11. It is thus clear that the member of a co-operative housing society only owns the shares in that society. The right to enjoy, or derive from, any land or building belonging to the co-operative housing society is merely an incidental right flowing from the ownership of the shares. A member of a co-operative housing society cannot sell all his shares in a co-operative housing society and still retain any interest in any property, whether land or building, belonging to a co-operative housing society and allotted/let out to the member. Similarly, a member of a co-operative housing society to whom a flat or land is allotted cannot transfer such land or building without selling the shares held by him. Hence, when the question comes up for consideration as to which is the relevant date, while computing the capital gain tax in case of transfer of his shares by a person who is a member in a co-operative housing society, the relevant date would be the date on which the member acquires the shares in the cooperative housing society and the date on which the member had sold his shares in the said co-operative housing society.

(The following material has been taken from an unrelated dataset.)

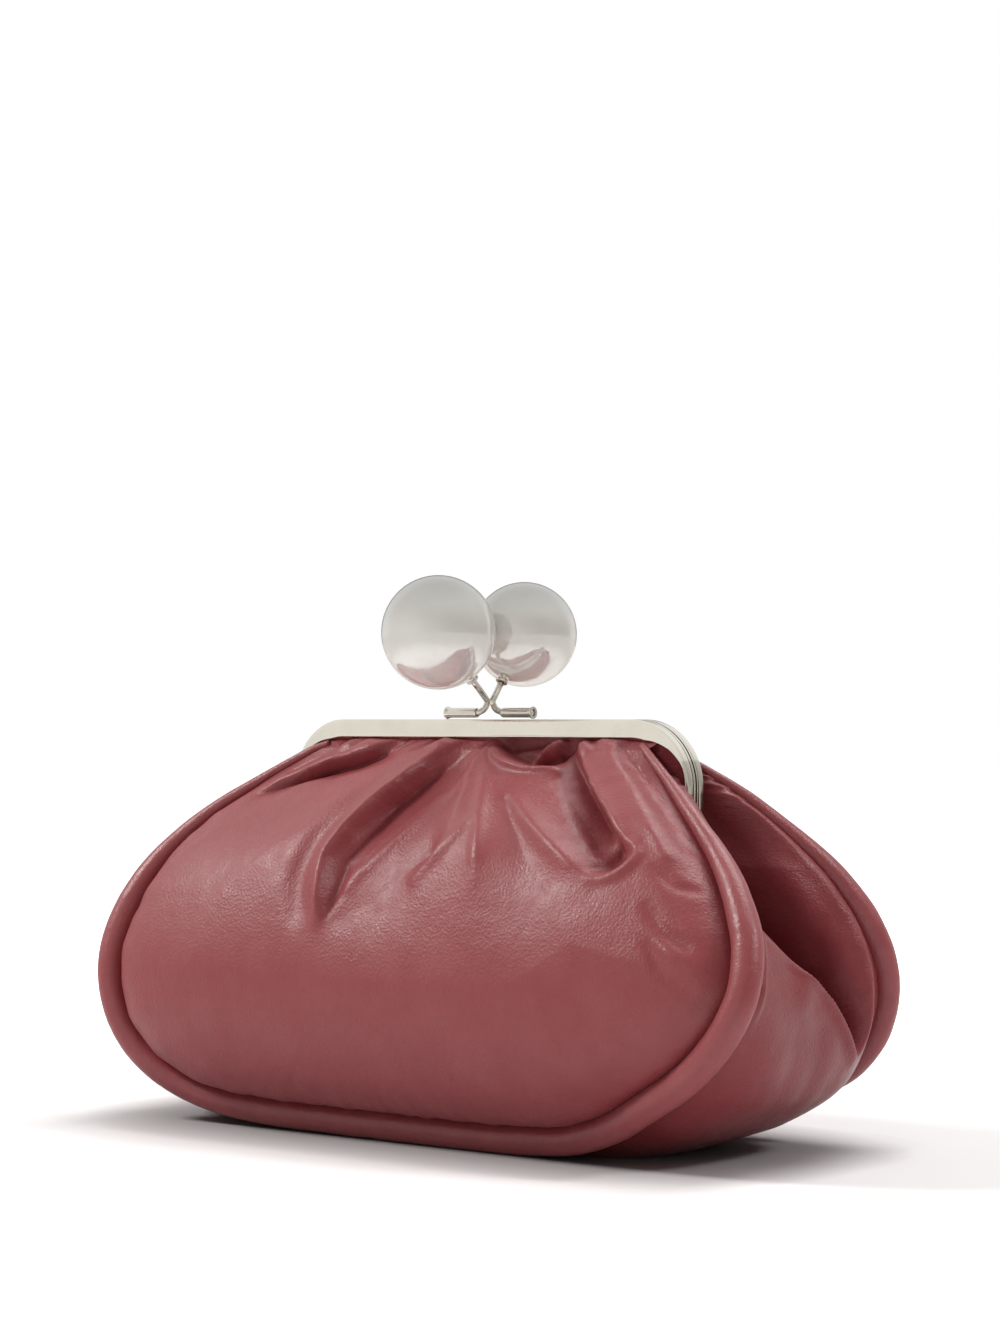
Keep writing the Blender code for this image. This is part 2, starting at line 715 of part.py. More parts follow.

12. In the facts of the instance case, it is clear that the assessee acquired shares in the co-operative housing society and was allotted the flat on November 15, 1979, and she transferred those shares on December 4, 1982. Thus, the assessee had held the shares and allotment of the flat in the said co-operative housing society for a period of more than 36 months. Accordingly, the capital gain in question was rightly held by the Tribunal to be a long-term capital gain. Therefore, the assessee was rightly entitled to the benefit of Section 80T of the Income-tax Act, 1961.
13. In view of the above discussion, we answer the question referred to us in the affirmative, i.e., in favour of the assessee and against the Revenue.
14. The reference accordingly stands disposed of with no order as to costs.